Addresses are just machine integers of course, but pointers have provenance which means that it matters why you have the pointer, whereas for the machine integers their value is entirely determined by the bits making them up.


It's been a long time since I've done C/C++, but I'm not sure what you're saying with regard to provenance. I was pretty sure that you were able to cast an arbitrary integer value into a pointer, and it really didn't have to "come from" anywhere. So, all I'm saying is that, under-the-hood, a C pointer really is just an integer. Saying that a pointer means something beyond the bits that make up the value is no more relevant than saying a bool means something other than its integer value, which is also true.


Start your journey here: https://www.open-std.org/jtc1/sc22/wg14/www/docs/dr_260.htm

That's defect report #260 against the C language. One option for WG14 was to say "Oops, yeah, that should work in our language" and then modern C compilers have to be modified and many C programs are significantly slower. This gets the world you (and you're far from alone among C programmers) thought you lived in, though probably your C programs are slower than you expected now 'cos your "pointers" are now just address integers and you've never thought about the full consequences.

But they didn't, instead they wrote "They may also treat pointers based on different origins as distinct even though they are bitwise identical" because by then that is in fact how C compilers work. That's them saying pointers have provenance, though they do not describe (and neither does their ISO document) how that works.

There is currently a TR (I think, maybe wrong letters) which explains PNVI-ae-udi, Provenance Not Via Integers, Addresses Exposed, User Disambiguates which is the current preferred model for how this could possibly work. Compilers don't implement that properly either, but they could in principle so that's why it is seen as a reasonable goal for the C language. That TR is not part of the ISO standard but in principle one day it could be. Until then, provenance is just a vague shrug in C. What you said is wrong, and er... yeah that is awkward for everybody.

Rust does specify how this works. But the bad news (I guess?) for you is that it too says that provenance is a thing, so you cannot just go around claiming the address you dredged up from who knows where is a valid pointer, it ain't. Or rather, in Rust you can write out explicitly that you do want to do this, but the specification is clear that you get a pointer but not necessarily a valid pointer even if you expected otherwise.

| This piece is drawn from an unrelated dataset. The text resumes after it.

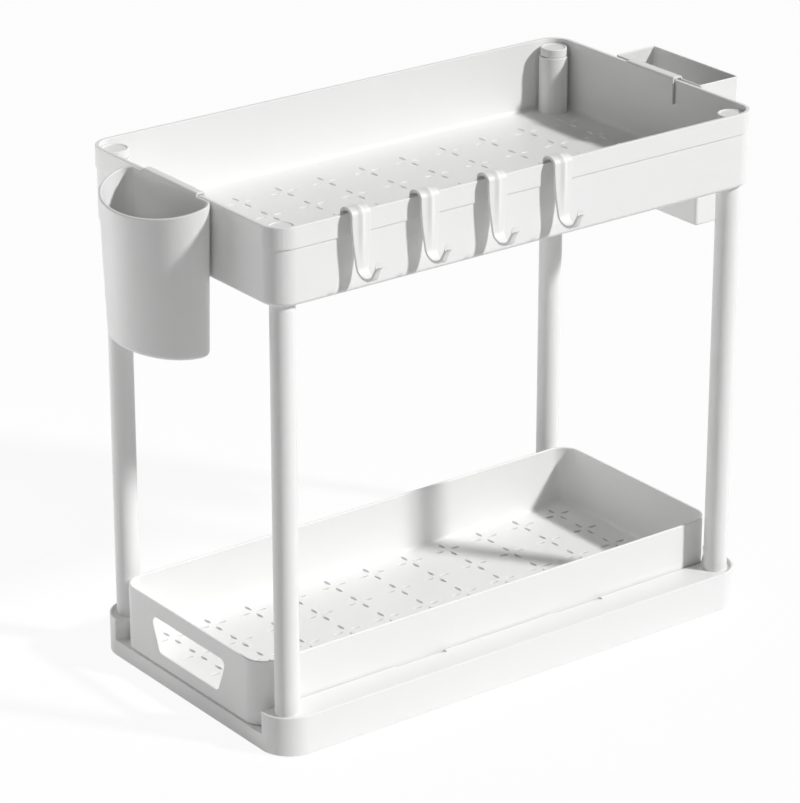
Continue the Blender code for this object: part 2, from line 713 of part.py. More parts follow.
def cup_ring(inset, height, lip):
    """One level of the cup. lip is 1 at the sloping lip, 0 where the level is flat."""
    share = (height - (TRAY_RIM - CUP_HEIGHT)) / CUP_HEIGHT
    depth = CUP_DEPTH - CUP_DEPTH_TAPER * (1 - share) - 2 * inset
    half_width = (CUP_WIDTH - CUP_WIDTH_TAPER * (1 - share)) / 2 - inset
    corner = max(CUP_BACK_RADIUS - inset, RIM_ROUND)
    side = []
    for step in range(CORNER_STEPS):
        turn = math.pi / 2 * step / CORNER_STEPS
        side.append((corner * (1 - math.cos(turn)), half_width - corner * (1 - math.sin(turn))))
    for step in range(CUP_STEPS):
        turn = math.pi / 2 * step / CUP_STEPS
        side.append((corner + (depth - corner) * math.sin(turn), half_width * math.cos(turn)))
    outline = side + [(depth, 0)] + [(out, -across) for out, across in reversed(side)]
    ring = []
    for out, across in outline:
        reach = inset + out
        drop = lip * CUP_LIP_SLOPE * reach / CUP_DEPTH
        ring.append((-CUP_BACK - reach, CUP_CENTRE_Y + across, height - drop))
    return ring


def make_cup():
    """Cup that hangs on the left end of the tray's rim."""
    bottom = TRAY_RIM - CUP_HEIGHT
    profile = shell_profile(bottom, TRAY_RIM, CUP_WALL, CUP_WALL, CUP_EDGE)
    middle = (bottom + TRAY_RIM) / 2
    rings = [cup_ring(inset, height, 1 if height > middle else 0) for inset, height in profile]
    cup = make_object("hanging_cup", stack_mesh("hanging_cup", [rings]), PLASTIC)
    join(cup, "rim_clip", [clip_body(-1, CUP_BACK, CUP_WALL, CUP_CENTRE_Y, CUP_CLIP_WIDTH)])


def make_bin():
    """Narrow bin that hangs on the right end of the tray's rim."""
    centre = (BIN_BACK + BIN_DEPTH / 2, BIN_CENTRE_Y)
    profile = shell_profile(TRAY_RIM - BIN_HEIGHT, TRAY_RIM, BIN_WALL, BIN_WALL, BIN_EDGE)
    rings = box_shell(centre, BIN_DEPTH / 2, BIN_WIDTH / 2, BIN_CORNER_RADIUS, profile)
    hanging_bin = make_object("hanging_bin", stack_mesh("hanging_bin", [rings]), PLASTIC)
    join(hanging_bin, "rim_clip", [clip_body(1, BIN_BACK, BIN_WALL, BIN_CENTRE_Y, BIN_CLIP_WIDTH)])


def make_origin():
    """Empty that carries every piece and brings the middle of the whole object over the origin."""
    left = -(CUP_BACK + CUP_DEPTH)
    right = BIN_BACK + BIN_DEPTH
    front = min(y for ring in hook_rings() for _, y, _ in ring) - TRAY_HALF_DEPTH
    rear = HALF_DEPTH
    empty = bpy.data.objects.new("shelf", None)
    bpy.context.scene.collection.objects.link(empty)
    empty.location = (-(left + right) / 2, -(front + rear) / 2, 0)
    return empty


clear_scene()
PLASTIC = make_material("white_plastic", SHELF_WHITE, PLASTIC_ROUGHNESS)
RUBBER = make_material("pad_rubber", PAD_GREY, RUBBER_ROUGHNESS)
SHELF = make_origin()
make_base()
make_drawer()
make_tray()
make_posts()
make_hooks()
make_cup()
make_bin()
bpy.context.view_layer.update()
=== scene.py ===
import math

import bmesh
import bpy
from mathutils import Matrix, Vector


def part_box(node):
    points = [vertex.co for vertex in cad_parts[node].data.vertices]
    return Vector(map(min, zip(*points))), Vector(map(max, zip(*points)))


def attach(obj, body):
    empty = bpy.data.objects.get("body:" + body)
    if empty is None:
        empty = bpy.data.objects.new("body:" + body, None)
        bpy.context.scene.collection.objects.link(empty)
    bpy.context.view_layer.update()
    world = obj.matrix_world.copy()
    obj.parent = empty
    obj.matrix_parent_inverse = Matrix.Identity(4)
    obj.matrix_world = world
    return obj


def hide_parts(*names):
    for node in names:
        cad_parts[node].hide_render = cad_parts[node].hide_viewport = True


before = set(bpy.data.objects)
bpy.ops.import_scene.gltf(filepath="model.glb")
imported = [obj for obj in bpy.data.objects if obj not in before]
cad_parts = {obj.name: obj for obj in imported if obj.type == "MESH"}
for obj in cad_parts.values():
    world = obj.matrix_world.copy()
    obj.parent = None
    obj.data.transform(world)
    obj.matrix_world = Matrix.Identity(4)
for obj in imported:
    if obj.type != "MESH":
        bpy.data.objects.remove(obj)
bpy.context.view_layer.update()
scene = bpy.context.scene

# Pads: four small discs of grey anti-slip rubber with a soft edge. They are glued under the base,
# one below each post, and keep the shelf from sliding on a board.
CORNERS = ("front_left", "front_right", "rear_left", "rear_right")
PAD_ROUND = 0.0004
PAD_ROUND_STEPS = 3
PAD_COLOUR = (0.30, 0.30, 0.31, 1.0)
PAD_WORN_COLOUR = (0.34, 0.34, 0.35, 1.0)
PAD_ROUGHNESS = 0.82
PAD_GRAIN_PER_METRE = 1400.0
PAD_GRAIN_DEPTH = 0.00008
TURNED_SIDES = 64
SHARP_ANGLE = math.radians(38)


class Signal:
    """A socket of a node tree, on which Python's arithmetic adds Math nodes."""

    def __init__(self, tree, socket=None):
        self.tree = tree
        self.socket = socket

    def feed(self, node, inputs):
        """Set a node's sockets to values, or link them to signals."""
        for place, value in inputs.items():
            if isinstance(value, Signal):
                self.tree.links.new(value.socket, node.inputs[place])
            else:
                node.inputs[place].default_value = value

    def node(self, kind, inputs, output=0, **settings):
        """Add a node with its settings and sockets, and give one of its outputs."""
        made = self.tree.nodes.new(kind)
        for setting, value in settings.items():
            setattr(made, setting, value)
        self.feed(made, inputs)
        return Signal(self.tree, made.outputs[output])

    def maths(self, operation, first, second):
        return self.node("ShaderNodeMath", {0: first, 1: second}, operation=operation)

    def __add__(self, other):
        return self.maths("ADD", self, other)

    __radd__ = __add__

    def __sub__(self, other):
        return self.maths("SUBTRACT", self, other)

    def __rsub__(self, other):
        return self.maths("SUBTRACT", other, self)

    def __mul__(self, other):
        return self.maths("MULTIPLY", self, other)

    __rmul__ = __mul__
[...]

it is kind of fun to me that most C programmers believe that ISO C exists/is implemented anywhere, when in reality we have a bunch of compilers that claim to compile iso C, but just have a lot of random basically unfixable behavior.


I do believe the C standards committee got it completely backwards with regards to undefined behaviour optimisations. By default the language should act in a way that a human can reason about, in particular it should not be more complicated than assembly. Then, they can add some mechanism for decorating select hot program blocks as amenable to certain optimisations[1]. In the majority of the program the optimisation of not writing a single machine word to memory before calling memcmp is not measurable. The saddest part is that other languages like Rust and Zig have picked all this up like cargo cult language design. Writing code is already complicated enough without having to watch out for pitfalls added so the compiler can achieve one nanosecond faster time on SPECint.

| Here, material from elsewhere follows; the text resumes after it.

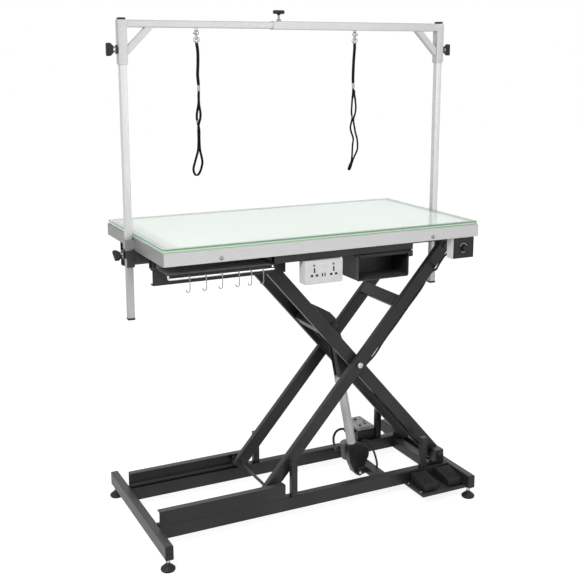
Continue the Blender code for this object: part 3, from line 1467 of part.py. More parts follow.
def clip(name, x):
    """Snap hook: a long wire ring through the eye, a swivel barrel and a ring for the strap."""
    crown = EYE_Z - EYE_RADIUS + EYE_WIRE_RADIUS + GAP + CLIP_WIRE_RADIUS
    bow = arc_points((x, 0, crown - CLIP_RADIUS), CLIP_RADIUS, 0, pi, 8)
    low = crown - CLIP_LENGTH + CLIP_RADIUS
    heel = arc_points((x, 0, low), CLIP_RADIUS, pi, 2 * pi, 8)
    ring = swept(name, [*bow, *heel], CLIP_WIRE_RADIUS, closed=True)
    barrel_top = low - CLIP_RADIUS + 0.001
    barrel = turned(
        f"{name}_barrel",
        [
            (barrel_top, 0.0035),
            (barrel_top - 0.002, 0.0048),
            (barrel_top - CLIP_BARREL + 0.002, 0.0048),
            (barrel_top - CLIP_BARREL, 0.0035),
        ],
        12,
        (x, 0, 0),
    )
    strap_z = barrel_top - CLIP_BARREL + 0.001 - CLIP_RADIUS
    loop = arc_points((x, 0, strap_z), CLIP_RADIUS, 0, 2 * pi, 16, "XZ")[:-1]
    strap_ring = swept(f"{name}_strap_ring", loop, CLIP_WIRE_RADIUS, closed=True)
    return weld(ring, barrel, strap_ring), strap_z - CLIP_RADIUS - CLIP_WIRE_RADIUS


def nooses():
    made = []
    for name, x, route in (
        ("noose_left", NOOSE_X[0], LEFT_NOOSE_ROUTE),
        ("noose_right", NOOSE_X[1], RIGHT_NOOSE_ROUTE),
    ):
        hook, hook_bottom = clip(f"{name}_clip", x)
        start = Vector((x, 0, hook_bottom - GAP))
        points = [start + Vector(p) for p in route]
        strap = rod(f"{name}_strap", smooth_route(points, 0.0145), STRAP_RADIUS, 2)
        swing = axis_empty(f"{name}_axis", (x, 0, EYE_Z - EYE_RADIUS))
        hang_on(swing, finish(hook, "chrome"), finish(strap, "webbing"))
        made += [hook, strap]
    return made


# Each route starts at the clip's lower eye and hangs straight down to the sliding buckle. The
# band then runs down one side of the neck loop, round its foot and back up to the buckle.
LEFT_NOOSE_ROUTE = (
    (0.000, 0.000, 0.000),
    (0.004, 0.000, -0.030),
    (0.004, 0.000, -0.070),
    (0.002, 0.000, -0.110),
    (0.005, 0.001, -0.146),
    (0.006, 0.003, -0.170),
    (0.006, 0.004, -0.195),
    (0.004, 0.005, -0.218),
    (-0.001, 0.005, -0.242),
    (-0.002, 0.005, -0.262),
    (0.002, 0.005, -0.282),
    (0.006, 0.005, -0.304),
    (0.006, 0.005, -0.340),
    (0.008, 0.005, -0.376),
    (0.013, 0.004, -0.400),
    (0.015, 0.003, -0.420),
    (0.010, 0.002, -0.441),
    (0.001, 0.000, -0.458),
    (-0.010, -0.001, -0.4645),
    (-0.019, -0.002, -0.454),
    (-0.021, -0.003, -0.437),
    (-0.013, -0.004, -0.408),
    (-0.004, -0.005, -0.376),
    (-0.001, -0.005, -0.340),
    (-0.001, -0.005, -0.304),
    (0.001, -0.005, -0.282),
    (0.007, -0.005, -0.262),
    (0.008, -0.005, -0.242),
    (0.004, -0.005, -0.218),
    (0.002, -0.006, -0.195),
    (0.001, -0.007, -0.176),
)
RIGHT_NOOSE_ROUTE = (
    (0.000, 0.000, 0.000),
    (0.000, 0.000, -0.020),
    (-0.003, 0.000, -0.062),
    (-0.005, 0.000, -0.118),
    (-0.004, 0.001, -0.146),
    (-0.002, 0.003, -0.167),
    (-0.002, 0.004, -0.185),
    (-0.004, 0.005, -0.205),
    (-0.006, 0.005, -0.233),
    (-0.007, 0.005, -0.258),
    (-0.004, 0.005, -0.282),
    (-0.008, 0.005, -0.299),
    (-0.011, 0.005, -0.317),
    (-0.006, 0.005, -0.336),
    (0.002, 0.005, -0.358),
    (0.000, 0.006, -0.385),
    (-0.001, 0.007, -0.422),
    (-0.003, 0.009, -0.446),
    (-0.010, 0.010, -0.466),
    (-0.019, 0.000, -0.4795),
    (-0.019, -0.010, -0.466),
    (-0.009, -0.009, -0.446),
    (0.000, -0.007, -0.428),
    (0.013, -0.006, -0.404),
    (0.016, -0.005, -0.385),
    (0.013, -0.005, -0.358),
    (0.006, -0.005, -0.336),
    (0.001, -0.005, -0.313),
    (-0.003, -0.005, -0.294),
    (-0.003, -0.005, -0.280),
    (0.003, -0.005, -0.262),
    (0.006, -0.005, -0.240),
    (0.003, -0.005, -0.210),
    (-0.002, -0.006, -0.190),
    (-0.003, -0.007, -0.174),
)


# From the back of the control housing down to the front arm, then a little way under it.
DIMMER_CABLE_ROUTE = (
    (0.5240, -0.2842, 1.0005),
    (0.5240, -0.2740, 1.0005),
    (0.5290, -0.2450, 0.9840),
    (0.5400, -0.2050, 0.9530),
    (0.5520, -0.1720, 0.9280),
    (0.5600, -0.1500, 0.9100),
    (0.5565, -0.1390, 0.9040),
    (0.5450, -0.1365, 0.8955),
    (0.5278, -0.1365, 0.8762),
)
# Slack loop from the top of the drive's housing down to the cross bar on its right.
DRIVE_CABLE_ROUTE = (
    (0.3213, 0.0000, 0.1644),
    (0.3254, 0.0000, 0.1735),
    (0.3352, -0.0080, 0.1800),
    (0.3510, -0.0205, 0.1650),
    (0.3590, -0.0420, 0.1260),
    (0.3590, -0.0600, 0.0940),
    (0.3575, -0.0600, 0.0758),
)


def cables():
    made = []
    for name, route, radius in (
        ("dimmer_cable", DIMMER_CABLE_ROUTE, DIMMER_CABLE_RADIUS),
        ("drive_cable", DRIVE_CABLE_ROUTE, DRIVE_CABLE_RADIUS),
    ):
        made.append(finish(rod(name, smooth_route(route, 0.013), radius, 2), "rubber"))
    return made


def build():
    clear_scene()
    base_rails()
    base_cross_tubes()
    levelling_feet()
    lift_bar()
    power_box()
    pedal_tray()
    pedals()
    outer_arms()
    inner_arms()
    lift_bracket()
    rollers()
    lift_body()
    lift_rod()
    glass_top()
    table_frame()
    light_panel()
    subframe_rails()
    accessory_bar()
    hook_rail()
    s_hooks()
    socket_box()
    storage_bin()
    dimmer_box()
    dimmer_dial()
    gate_posts()
    clamps()
    crossbar()
    sleeve_knobs()
    tee_knob()
    nooses()
    cables()


build()
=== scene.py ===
"""Looks of an electric grooming table: finishes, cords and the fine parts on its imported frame."""

import json
from math import pi, radians

import bpy
import numpy as np
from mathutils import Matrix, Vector


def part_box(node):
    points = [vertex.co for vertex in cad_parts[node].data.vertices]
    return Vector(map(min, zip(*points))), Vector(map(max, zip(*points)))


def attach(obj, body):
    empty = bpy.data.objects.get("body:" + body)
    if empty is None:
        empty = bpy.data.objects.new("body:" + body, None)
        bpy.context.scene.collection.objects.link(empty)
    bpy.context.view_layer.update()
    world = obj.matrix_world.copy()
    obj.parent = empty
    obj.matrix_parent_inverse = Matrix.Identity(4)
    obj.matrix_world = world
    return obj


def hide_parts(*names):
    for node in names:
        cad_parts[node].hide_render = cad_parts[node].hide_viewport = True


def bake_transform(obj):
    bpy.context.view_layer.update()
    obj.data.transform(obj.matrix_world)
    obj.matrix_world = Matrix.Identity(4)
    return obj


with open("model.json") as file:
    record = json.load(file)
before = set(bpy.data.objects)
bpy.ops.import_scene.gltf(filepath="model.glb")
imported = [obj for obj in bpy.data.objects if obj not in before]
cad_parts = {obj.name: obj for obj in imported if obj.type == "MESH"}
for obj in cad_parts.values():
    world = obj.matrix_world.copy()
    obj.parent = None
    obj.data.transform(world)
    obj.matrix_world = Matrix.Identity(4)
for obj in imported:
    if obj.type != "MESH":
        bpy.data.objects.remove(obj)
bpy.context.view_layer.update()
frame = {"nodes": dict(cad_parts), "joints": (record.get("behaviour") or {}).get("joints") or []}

scene = bpy.context.scene
scene.view_settings.view_transform = "Standard"


# ---------------------------------------------------------------- camera, floor and light
def camera():
    data = bpy.data.cameras.new("camera")
    data.sensor_width = 36
    data.lens = 59.52
    data.shift_y = -0.0776
    data.clip_end = 60
    holder = bpy.data.objects.new("camera", data)
    holder.location = (-1.5878, -3.2100, 1.7488)
    holder.rotation_euler = (radians(78.649), 0, radians(-26.18))
    scene.collection.objects.link(holder)
    scene.camera = holder


def soft_lamp(name, place, target, size, power):
    data = bpy.data.lights.new(name, "AREA")
    data.shape = "DISK"
    data.size = size
    data.energy = power
    holder = bpy.data.objects.new(name, data)
    holder.location = place
    way = Vector(target) - Vector(place)
    holder.rotation_euler = way.to_track_quat("-Z", "Y").to_euler()
    scene.collection.objects.link(holder)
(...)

[1] As an aside, the last time I tried to talk to a committee representative about undefined behaviour optimisation pitfalls, I was told that the standard does not prescribe optimisations. Which was quite puzzling, because it obviously prescribes compiler behaviour with the express goal of allowing certain optimisations. If I took that statement at face value, it would follow that undefined behaviour is not there for optimisation's sake, but rather as a fun feature to make programming more interesting...


Rust has no UB in safe Rust, so it’s closer to your ideal than not.

It also doesn’t have UB for cargo cult reasons.


A pointer derived from one allocation and a pointer from another allocation does not need to compare the same, even if the address is. And you will likely invoke UB. This is because C tries to be portable and also support segmented storage.

A pointer derived from only an integer was supposed to alias any allocation, but good luck discussing this with your optimizing C compiler.